Go sweet on honey!
With opportunities for hive sponsorship, and beekeeping classes available at its Honey School near Kinross, Webster Honey is looking forward to a busy autumn. Its local, sustainable honey can be purchased online with a range of gift hampers available as we move towards Christmas.
With interest in honey, and in saving bees at an all time high, Webster Honey has put together ten informative facts about honey. Sweet, delicious and good for you, honey is indeed a natural wonder, an antiseptic, an anti inflammatory, a natural sweetener, and capable of mixing well with a variety of other flavours. Here are some incredible facts surrounding honey that set this golden substance apart from other foodstuffs.
1. HONEY WILL NEVER GO OFF.
When sealed in an airtight container, honey keeps indefinitely! This can be attributed to the chemical makeup: honey is naturally acidic and low in moisture, so that bacteria cannot survive.

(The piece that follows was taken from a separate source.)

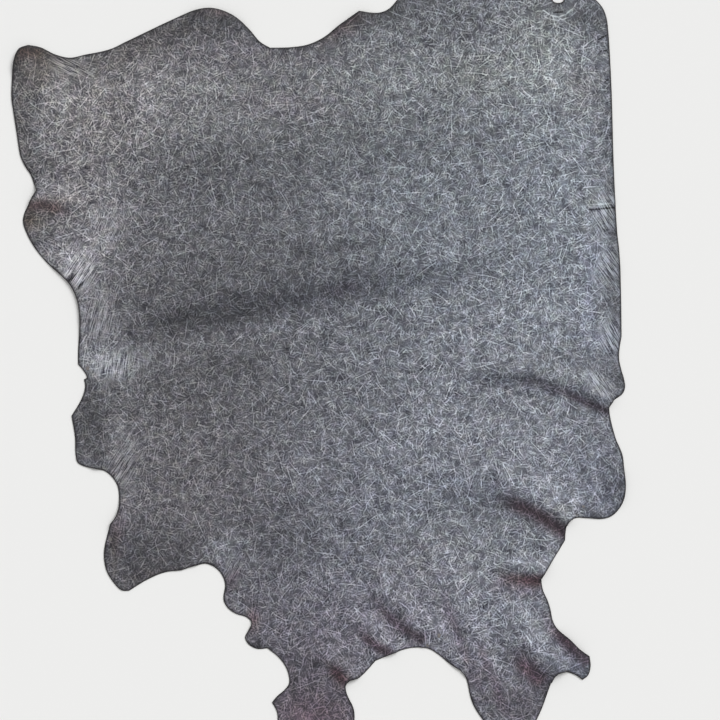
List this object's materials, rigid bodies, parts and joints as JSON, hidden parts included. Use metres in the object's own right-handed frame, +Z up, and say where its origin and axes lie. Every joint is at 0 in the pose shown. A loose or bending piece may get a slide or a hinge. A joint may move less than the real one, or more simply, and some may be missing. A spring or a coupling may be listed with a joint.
{
  "type": "leather hide",
  "caption": "Cut side of grey distressed cow leather laid grain side up, with a straight back cut, scalloped belly edge, shanks and soft stretch rolls.",
  "frame": {"origin": "centre of the bounding box at its base, on the surface that the flesh side rests on", "axes": "+X from the belly edge to the back cut, +Y towards the neck edge, +Z up out of the grain side"},
  "size_m": [1.228, 1.5678, 0.0158],
  "materials": {
    "leather": "grey distressed grain with fine pale scuffs, semi-matte"
  },
  "bodies": {
    "root": {"hide": "leather"}
  },
  "joints": []
}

When the nectar (honey’s main ingredient) is transformed into the honey, the bees flap their wings very hard to draw excess moisture out of the initially water-filled substance. They also have a special enzyme in their stomachs that helps to break the nectar down into two substances – gluconic acid and hydrogen peroxide. The latter prevents the growth of bacteria and other organisms in the honey.
2. BUSY LIKE A BEE IS VERY VERY TRUE.
Bees are extremely industrious, with a typical beehive producing anywhere from 30 to 100 pounds of honey a year. A single pound of honey involves bees collecting nectar from approximately 2 million flowers which involves flying over 55,000 miles. It’s a lifetime’s worth of work for around 800 bees.
3. BEES SURVIVE ON HONEY IN THE WINTER.
To ensure they have enough honey to last the winter, bees will work hard all summer. When it stars to get cold, they cluster themselves around the queen and shiver to fill the hive with warmth. Shivering in this way burns a lot of calories, so honey makes for a perfect high-energy diet.
4 HONEY IS MEDICINAL.
Honey has been used in medicine since ancient times. As it’s so inhospitable to bacteria, honey was often used as a natural bandage to protect cuts and burns from infection. Today, it’s a natural treatment for a whole list of ailments, from dandruff, to stomach ulcers, and even seasonal allergies.
5. FOR BEES, A LITTLE HONEY GOES A LONG WAY.
On average, a honey bee produces 1/12 of a teaspoon of honey over the course of its life. This doesn’t sound much at all – but only two tablespoons of honey would be enough to fuel a bee’s entire flight around the world.
6. NOT ALL BEES MAKE HONEY.
Honey bees are very specific in being the ones that produce honey, as there are around 20,000 species of bees on earth, with only a very small fraction making honey. Truly something to treasure!
7. BEES HAVE MADE HONEY FOR MILLIONS OF YEARS.
With honey being found in Egyptian tombs it is obvious that honey has been around for a long, long time, but it goes back far longer than this, to the dawn of time when, around 130 million years ago, flowering plants first appeared. A few million years later, bees began separating from wasps, and then began to make honey. A fossilized honeycomb dating from around 3 million years ago has been found! We know that humans have been harvesting honey stuff for thousands of years, with an ancient cave painting discovered in Valencia, Spain, depicting a human figure removing honey from a hive. This could date from as far back as 15,000 years ago.
8. BEEKEEPERS ONLY TAKE WHAT’S EXTRA.
A productive bee colony makes two to three times more honey than it needs to survive the winter. When harvesting honey from a beehive, beekeepers try not to take anything the bees will miss.
9. BEES ARE A SURPRISINGLY VERSATILE FOOD SOURCE.
Although we are still put off about using insects themselves as a source of protein, we have no problem eating something that’s been regurgitated by them. Bees also provide us with Royal Jelly, beeswax, bee pollen, and other interesting and exotic foods.
15. HONEY VENDORS WENT THROUGH GREAT LENGTHS TO ATTRACT CUSTOMERS.
In the Victorian age, some honey vendors started sporting “bee beards” as a way to draw attention to their products! This was done by holding a caged queen bee beneath your chin and allowing the bees to cluster across your face. Certainly seems a bit drastic, and not something most beekeepers would advise, although many parts of the world continue to hold competitions each year to create the most impressive bee beard.